In all five nights there was nothing on Clinton's decision to reject a compromise thus destroying federal habeas corpus, nothing on the draconian immigration act he signed into law, nothing on his instant recognition that globalization was now the driving force behind foreign policy, nothing on his willingness to fight his own party on the North American Free Trade Agreement (NAFTA), nothing on putting teeth in the General Agreement on Tariffs and Trade (GATT) by backing the World Trade Organization, nothing on his bailout of the Mexican economy, nothing on his efforts to bring peace to Northern Ireland, nothing on his overtures to reduce tensions with North Korea, nothing on his gamble to back Boris Yeltsin — a move that may have thwarted a return of the Communists to power — and nothing on his fight against the evisceration of the Clean Water Act.

I could go on. Why? you may ask. After all, they had five nights, and Ted Koppel and his executive producer, Tom Bettag, are without question the two brightest minds in our business. The answer is Jay Leno and David Letterman. Even at Nightline information goes begging when ratings are at stake. There's a reason why they aired over forty broadcasts on Jim and Tammy Fay Baker, and it had nothing to do with the public's need to know.


The examples cited in this passage are a bit old now, but they track closely with the most recent examples I describe above.
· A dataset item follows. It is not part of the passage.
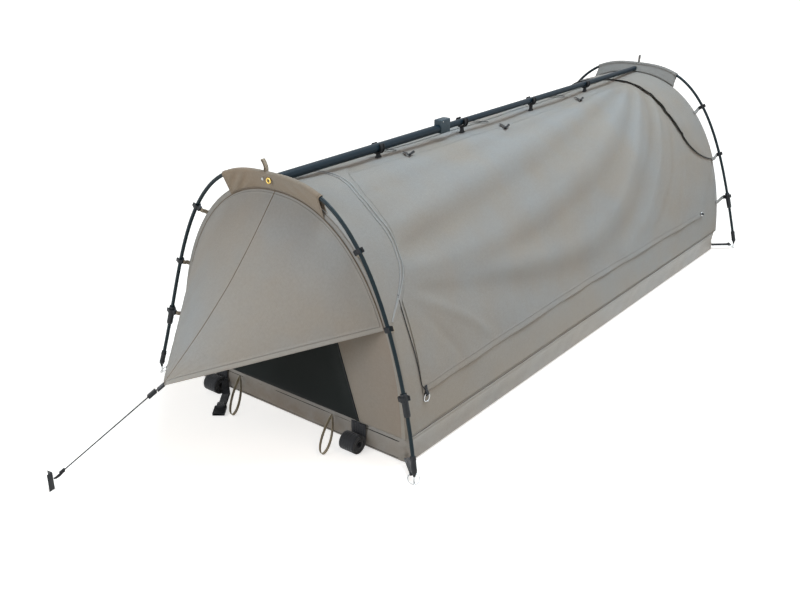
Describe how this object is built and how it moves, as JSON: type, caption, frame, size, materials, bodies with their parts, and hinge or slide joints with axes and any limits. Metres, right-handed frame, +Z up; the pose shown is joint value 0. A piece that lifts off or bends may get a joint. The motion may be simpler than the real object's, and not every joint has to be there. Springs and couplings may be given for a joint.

This isn't a new phenomenon, but it is perhaps getting worse as times goes by, and the consequences will certainly grow worse as well. Democracy cannot function well if the people are too poorly informed to make good decisions about what will happen. When people are accustomed to being informed, they are less likely to accept the excuses of leaders who try to use secrecy and disinformation to hide what they are doing and why.

Sometimes the major news media "gets it" and does well — the reports about the deplorable conditions which some wounded veterans must endure at Walter Reed Hospital is a good example of that, but part of what stands out about this example is just how unusual it really is: reporters took it upon themselves to investigate something unknown to most people, developed some dramatic and compelling stories relating to this and brought it all to the public. The story couldn't be ignored or swept under the rug and it is leading to at least a few changes. How often does this happen? How much more often should it happen?

At least when the Roman government provided bread and circuses to the people to keep them distracted, Romans were actually fed a little bit while being entertained.